Are American banks still accruing reserves against losses and expected future losses on their outstanding loans? Yes sirree.
After a full year of generating enormous revenues and accruing reserves, American banks are still faced with significant embedded losses. Where are a lot of the losses currently? Home equity loans. Bloomberg addresses this reality in writing, Treasury Delay on Home-Equity Debt Imperils Housing:
“The issue of the second liens has to be escalated,” said Richard Neiman, New York’s banking superintendent and a member of the Troubled Asset Relief Program’s Congressional oversight panel. The government should consider forcing banks to participate and to recognize the “true value” of second liens, he said.
Bank of America, Wells Fargo, JPMorgan Chase & Co. and Citigroup Inc. carry such mortgages at about $150 billion more than their value, according to estimates by Joshua Rosner, an analyst at Graham Fisher & Co. in New York.
Equity lines and other second mortgages rank junior to typical mortgages, meaning they get wiped out in a foreclosure unless sale proceeds from a seized home exceed the first debt.

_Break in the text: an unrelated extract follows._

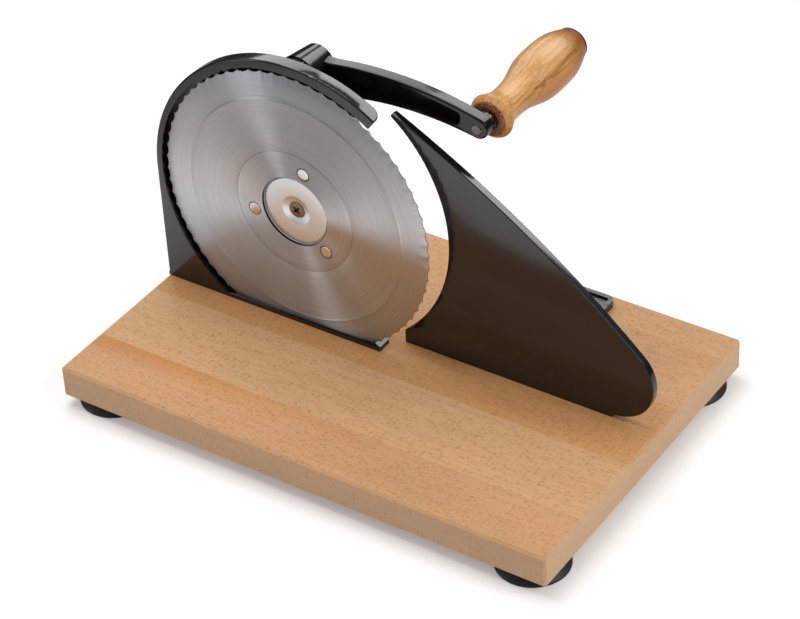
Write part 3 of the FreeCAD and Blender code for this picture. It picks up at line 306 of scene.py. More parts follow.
def makeWorld(plan):
    world = bpy.data.worlds.new("studioWorld")
    bpy.context.scene.world = world
    world.use_nodes = True
    tree = world.node_tree
    tree.nodes.clear()
    path = addNode(tree, "ShaderNodeLightPath")
    seen = addNode(tree, "ShaderNodeMath", {"operation": "MAXIMUM", 0: path.outputs["Is Camera Ray"],
                                            1: path.outputs["Is Transmission Ray"]})
    coords = addNode(tree, "ShaderNodeTexCoord")
    split = addNode(tree, "ShaderNodeSeparateXYZ", {0: coords.outputs["Generated"]})
    height = addNode(tree, "ShaderNodeMapRange",
                     {"Value": split.outputs["Z"], "From Min": -1.0, "From Max": 1.0})
    walls = setStops(addNode(tree, "ShaderNodeValToRGB", {0: height}),
                     [(at, grey(tone)) for at, tone in plan["roomTones"]])
    lit = addNode(tree, "ShaderNodeBackground", {"Color": grey(1.0), "Strength": plan["worldLevel"]})
    room = addNode(tree, "ShaderNodeBackground", {"Color": walls, "Strength": 1.0})
    white = addNode(tree, "ShaderNodeBackground", {"Color": grey(1.0), "Strength": 1.0})
    mirrored = addNode(tree, "ShaderNodeMixShader",
                       {0: path.outputs["Is Glossy Ray"], 1: lit, 2: room})
    both = addNode(tree, "ShaderNodeMixShader", {0: seen, 1: mirrored, 2: white})
    addNode(tree, "ShaderNodeOutputWorld", {"Surface": both})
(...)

So there you go. Banks are still sitting on boatloads of home equity loans which are massively overvalued on the banks’ books. While this reality is the primary reason why banks are not providing credit, it does not fully explain America’s rage as expressed in Massachusetts yesterday.
America is steamed for two reasons:
1. Neither Washington nor Wall Street is honest about the real health of the American banking system.
2. If the banking system is sitting on $150 billion in unrecognized losses, then why and how are regulators allowing Wall Street banks to pay out approximately $140 billion in bonuses?
America may not fully know the particulars of writedowns, embedded losses, and the like, but the American public knows when they are getting taken for a ride. The Washington establishment has had more than a year to deal with this issue. The establishment curried favor with their Wall Street cronies rather than truly protecting the American public.
Americans are getting ready to repay the favor at the ballot box in 2010.